Damit das Thema Landwirtschaft zur Sprache komme, habe die Doha-Runde, die Voraussetzungen geschaffen. "Das erhöht den Druck darüber zu verhandeln".
Positionen verändern
"Wir haben kein Interesse, dass Agrardossier aus den Verhandlungen auszuklammern, nur damit wir auf den andern Gebieten vorankommen, da dort weniger Widerstand zu erwarten ist" meinte Panitchpakdi.
Ausserdem hätten sich die Voraussetzungen verändert, und dem müssten die Teilnehmer Rechnung tragen. Als Beispiel nennt Panitchpakdi die EU, die nun 25 Mitglieder umfasse. So sei die Europäische Union gezwungen, ihre ganzen Beihilfe-Politik zu überdenken.

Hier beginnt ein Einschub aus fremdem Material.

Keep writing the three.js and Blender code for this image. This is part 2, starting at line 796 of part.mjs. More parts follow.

"Ich bin Wirtschaftsfachmann", sagte Panitchpakdi. "Eigentlich bin ich schon deshalb für den Abbau sämtlicher Unterstützungs-Massnahmen." Aber für den Politiker, der die Sache vertreten müsse, sähen die Dinge ganz anders aus. Er sei seinen Wählerinnen und Wähler verpflichtet. "Die schwierige Aufgabe der Politiker besteht darin, ein System ins andere zu überführen", sagt Panitchpakdi.
Kein Fortschritt in Genf
Für den Thailänder sind jedoch die Fristen dafür zu kurz angesetzt. "Aber ich stelle eine wachsende Bereitschaft der Mitgliedstaaten für Reformen fest. "Das lässt mich hoffen, dass auch in diesem schwierigen Dossier eine Lösung gefunden wird."

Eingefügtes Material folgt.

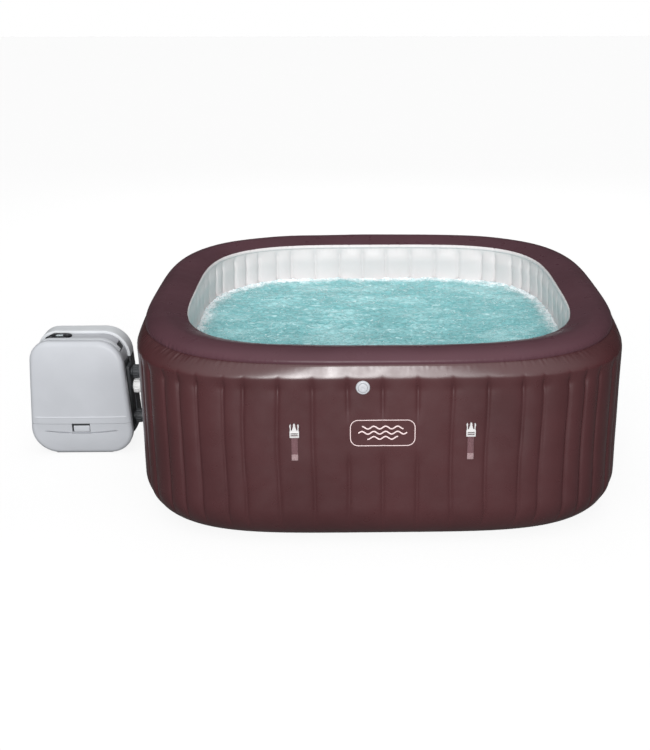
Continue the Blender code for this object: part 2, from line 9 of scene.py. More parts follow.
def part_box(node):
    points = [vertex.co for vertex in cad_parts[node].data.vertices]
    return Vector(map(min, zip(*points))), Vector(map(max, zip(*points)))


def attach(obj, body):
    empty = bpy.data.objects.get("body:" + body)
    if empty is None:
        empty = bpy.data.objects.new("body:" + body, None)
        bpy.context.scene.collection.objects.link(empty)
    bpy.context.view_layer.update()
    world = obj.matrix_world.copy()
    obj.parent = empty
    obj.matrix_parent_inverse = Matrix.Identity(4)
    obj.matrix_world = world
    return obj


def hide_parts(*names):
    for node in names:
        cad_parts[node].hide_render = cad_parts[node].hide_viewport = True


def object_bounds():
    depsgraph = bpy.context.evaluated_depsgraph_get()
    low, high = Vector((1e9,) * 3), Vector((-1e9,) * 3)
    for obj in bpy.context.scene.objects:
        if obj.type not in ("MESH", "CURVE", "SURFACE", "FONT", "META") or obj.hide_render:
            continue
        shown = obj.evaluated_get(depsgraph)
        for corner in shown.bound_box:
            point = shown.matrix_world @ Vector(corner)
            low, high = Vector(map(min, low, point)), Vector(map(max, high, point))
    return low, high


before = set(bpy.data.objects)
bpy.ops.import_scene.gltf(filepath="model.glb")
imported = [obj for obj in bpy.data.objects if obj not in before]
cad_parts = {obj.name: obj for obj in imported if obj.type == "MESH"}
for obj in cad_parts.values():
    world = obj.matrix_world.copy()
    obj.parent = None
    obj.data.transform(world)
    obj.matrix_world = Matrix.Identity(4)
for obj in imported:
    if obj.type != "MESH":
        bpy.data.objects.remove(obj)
cad_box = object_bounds()
ROOT = "tub_and_pump"
scene = bpy.context.scene
scene.view_settings.view_transform = "Standard"

# ---- sizes, from the frame where it holds them ----
OUTER_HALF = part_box("outer_wall")[1].x
TUB_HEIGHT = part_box("top_rim")[1].z
SKIN = 0.003
LINER_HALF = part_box("inner_liner")[1].x - SKIN
SEAM_HALF, SEAM_Z = 0.990, 0.755
OUTER_POWER, SEAM_POWER, LINER_POWER = 4.35, 3.35, 3.70  # how square each outline is
TOP_ROLL, BOTTOM_ROLL = 0.082, 0.168
LINER_TOP = 0.772
WATER_Z = 0.588
FLUTE_PITCH, LINER_PITCH = 0.131, 0.1235
FLUTE_START = 0.0005  # the first weld right of the middle of the front


# ---- camera and light ----
def make_camera():
    turn, tilt, distance = -0.0197, 0.3415, 5.2989
    back = Vector((sin(turn) * cos(tilt), -cos(turn) * cos(tilt), sin(tilt)))
    lens = bpy.data.cameras.new("camera")
    lens.lens = 55.04
    lens.shift_x, lens.shift_y = -0.0700, -0.0131
    lens.clip_end = 100
    made = bpy.data.objects.new("camera", lens)
    made.location = Vector((0, 0, TUB_HEIGHT / 2)) + back * distance
    made.rotation_euler = (pi / 2 - tilt, 0, turn)
    scene.collection.objects.link(made)
    scene.camera = made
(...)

Allerdings verhehlte Panitchpakdi seine Enttäuschung nicht, dass im Juli bei der letzten Sitzung des WTO-Generalrats in Genf, keine Fortschritte erzielt wurden. Die 148 Mitgliedstaaten trennten sich ohne in der Sache weiter gekommen zu sein.
Nichtregierungsorganisationen kritisierten damals, die WTO-Verhandlungen seien blockiert. Die Industrieländer hätten 2001 in Doha eine Handelsrunde für die Entwicklung propagiert, die sie jetzt nicht einhalten wollten.
"Wenn im Dossier Landwirtschaft möglicherweise ein Abkommen erreicht werden könnte, wo die Einfuhrzölle derjenigen Staaten mit den höchsten Zöllen am stärksten gesenkt würden, dann wäre 60% oder 70% der Arbeit getan", sagte Panitchpakdi.
swissinfo und Agenturen
Fakten
Supachai Panitchpakdi ist seit 2002 WTO-Generalsekretär.
Im September wird der Franzose Pascal Lamy sein Nachfolger.
Vom 9. bis 13. November 2001 traf sich die WTO im Golfstaat Katar, um eine neue multilaterale Liberalisierungsrunde ins Leben zu rufen (Doha-Runde).
Ziel ist, bis 2005 den Welthandel umfassend zu liberalisieren.